In A Journey that wasn’t, this meant inverted light and shade – a reconstruction of the Antarctic landscape in New York’s Central Park, but with black glaciers bathing in a black sea, beneath a flood of intense light, where the audience became the performers. Passing from the positive (of the journey) to the negative (of its transcription) means that every utterance is a translation; every act of showing commemorates the event to which the artist refers. Or as Huyghe puts it: “I am fascinated by this idea of reality being so unbelievable that to tell it the right way, you must tell it as a fiction.”These statements, once again, derive from an ethics of form. Of course we might read in them a contemporary equivalent of Duchamp’s theories of the readymade (“inventing a new idea for the object”), but for Huyghe the crucial thing is to draw on the lessons that art can learn from the industry of the contemporary image, opposing a categorical veto upon any post-documentary manipulation, and to impose the maximum number of precautions upon the production of forms.

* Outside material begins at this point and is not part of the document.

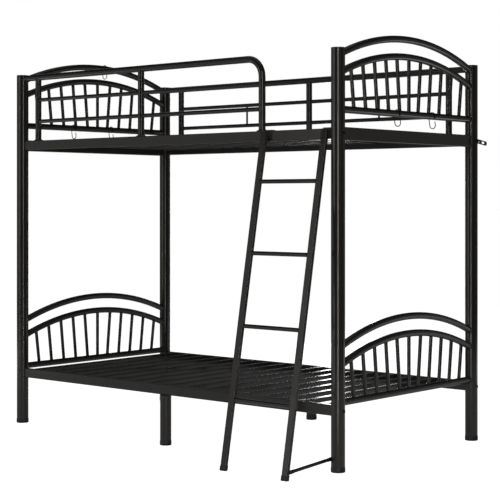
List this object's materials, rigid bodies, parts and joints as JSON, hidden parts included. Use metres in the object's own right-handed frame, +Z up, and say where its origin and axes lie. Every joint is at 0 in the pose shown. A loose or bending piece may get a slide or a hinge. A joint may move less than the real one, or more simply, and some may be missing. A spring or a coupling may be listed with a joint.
{
  "type": "bunk bed with ladder",
  "caption": "Black tubular steel bunk bed with arched, spindled end panels, slatted decks, guard rails and a hook-on ladder held by a stay.",
  "frame": {"origin": "on the floor, under the middle of the whole object's bounding box, ladder included", "axes": "+X along the bed towards the end with the ladder, +Y from the ladder side to the wall side, +Z up"},
  "size_m": [2.0332, 1.382, 1.8125],
  "materials": {
    "black_powder_coat": "satin black powder coat",
    "black_plastic": "moulded, fine matt grain",
    "black_hardware": "black zinc plate",
    "plain_steel": "machined",
    "hook_wire": "dark nickel-plated wire"
  },
  "bodies": {
    "bed": {"post_front_left": "black_powder_coat", "post_back_left": "black_powder_coat", "post_front_right": "black_powder_coat", "post_back_right": "black_powder_coat", "middle_leg_front": "black_powder_coat", "middle_leg_back": "black_powder_coat", "middle_leg_caps": "black_powder_coat", "upper_left_top_arch": "black_powder_coat", "upper_left_inner_arch": "black_powder_coat", "upper_left_base_tube": "black_powder_coat", "upper_left_spindles": "black_powder_coat", "upper_right_top_arch": "black_powder_coat", "upper_right_inner_arch": "black_powder_coat", "upper_right_base_tube": "black_powder_coat", "upper_right_spindles": "black_powder_coat", "lower_left_top_arch": "black_powder_coat", "lower_left_inner_arch": "black_powder_coat", "lower_left_base_tube": "black_powder_coat", "lower_left_spindles": "black_powder_coat", "lower_right_top_arch": "black_powder_coat", "lower_right_inner_arch": "black_powder_coat", "lower_right_base_tube": "black_powder_coat", "lower_right_spindles": "black_powder_coat", "upper_left_end_beam": "black_powder_coat", "upper_right_end_beam": "black_powder_coat", "upper_front_side_rail": "black_powder_coat", "upper_back_side_rail": "black_powder_coat", "lower_front_side_rail": "black_powder_coat", "lower_back_side_rail": "black_powder_coat", "upper_slats": "black_powder_coat", "lower_slats": "black_powder_coat", "front_guard_rail": "black_powder_coat", "back_guard_rail": "black_powder_coat", "front_guard_stiles": "black_powder_coat", "back_guard_stiles": "black_powder_coat", "front_guard_thin_rails": "black_powder_coat", "back_guard_thin_rails": "black_powder_coat", "back_guard_rods": "black_powder_coat", "guard_foot_plates": "black_powder_coat", "stay_bar": "black_powder_coat", "post_caps": "black_plastic", "feet": "black_plastic", "rail_bolts": "black_hardware", "guard_screws": "black_hardware", "stay_post_bolt": "black_hardware", "middle_leg_bolts": "black_hardware", "rail_inserts": "plain_steel"},
    "ladder": {"ladder_stile_left": "black_powder_coat", "ladder_stile_right": "black_powder_coat", "ladder_rungs": "black_powder_coat", "ladder_hooks": "black_powder_coat", "ladder_feet": "black_plastic", "ladder_plugs": "black_plastic", "ladder_stay_stud": "black_hardware"},
    "wall_anchor": {"wall_anchor_strap": "black_powder_coat"},
    "hook_right_front_body": {"hook_right_front": "hook_wire"},
    "hook_right_back_body": {"hook_right_back": "hook_wire"},
    "hook_left_front_body": {"hook_left_front": "hook_wire"},
    "hook_left_back_body": {"hook_left_back": "hook_wire"},
    "hook_left_arch_body": {"hook_left_arch": "hook_wire"}
  },
  "joints": [
    {"name": "ladder_lift", "type": "slide", "parent": "bed", "child": "ladder", "axis": [0, 0, 1], "range_m": [0, 0.12]},
    {"name": "wall_anchor_swivel", "type": "hinge", "parent": "bed", "child": "wall_anchor", "pos_m": [1.01077, 0.60859, 1.3725], "axis": [1, 0, 0], "range_deg": [-80, 90]},
    {"name": "right_front_hook_swing", "type": "hinge", "parent": "bed", "child": "hook_right_front_body", "pos_m": [0.98023, 0.01559, 1.472], "axis": [0, 1, 0], "range_deg": [-70, 70]},
    {"name": "right_back_hook_swing", "type": "hinge", "parent": "bed", "child": "hook_right_back_body", "pos_m": [0.98023, 0.28359, 1.472], "axis": [0, 1, 0], "range_deg": [-70, 70]},
    {"name": "left_front_hook_swing", "type": "hinge", "parent": "bed", "child": "hook_left_front_body", "pos_m": [-0.98377, -0.06241, 1.472], "axis": [0, 1, 0], "range_deg": [-70, 70]},
    {"name": "left_back_hook_swing", "type": "hinge", "parent": "bed", "child": "hook_left_back_body", "pos_m": [-0.98377, 0.20059, 1.472], "axis": [0, 1, 0], "range_deg": [-70, 70]},
    {"name": "left_arch_hook_swing", "type": "hinge", "parent": "bed", "child": "hook_left_arch_body", "pos_m": [-0.98377, 0.15359, 1.79303], "axis": [0, 1, 0], "range_deg": [-70, 70]}
  ]
}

A researcher, traveller, narrator and organiser of events, Huyghe translates forms from one state to another – a piece of architecture is transformed into music and a store of information into a community ( Streamside Day), a journey into a musical comedy ( A Journey that wasn’t), a fiction into a documentary ( The Third Memory), a casting session into a television channel (the set in Multiscenarios for a sitcom/MobileTV ), or an investigation of an institution into an opera for marionettes ( This is not a time for dreaming).

This insistent multifariousness is a corollary of his refusal of that contemporary media practice of taking the place of the other in order to speak in his name – a kind of ventriloquism. That refusal is a part of Huyghe’s ethic of translation: one must not speak for the other, but speak with him, one must include the other and the elsewhere in the frame. The last word should go to the Italian novelist and playwright Luigi Pirandello: “The reversibility of appearance and reality is the only means of artistic access to the real.”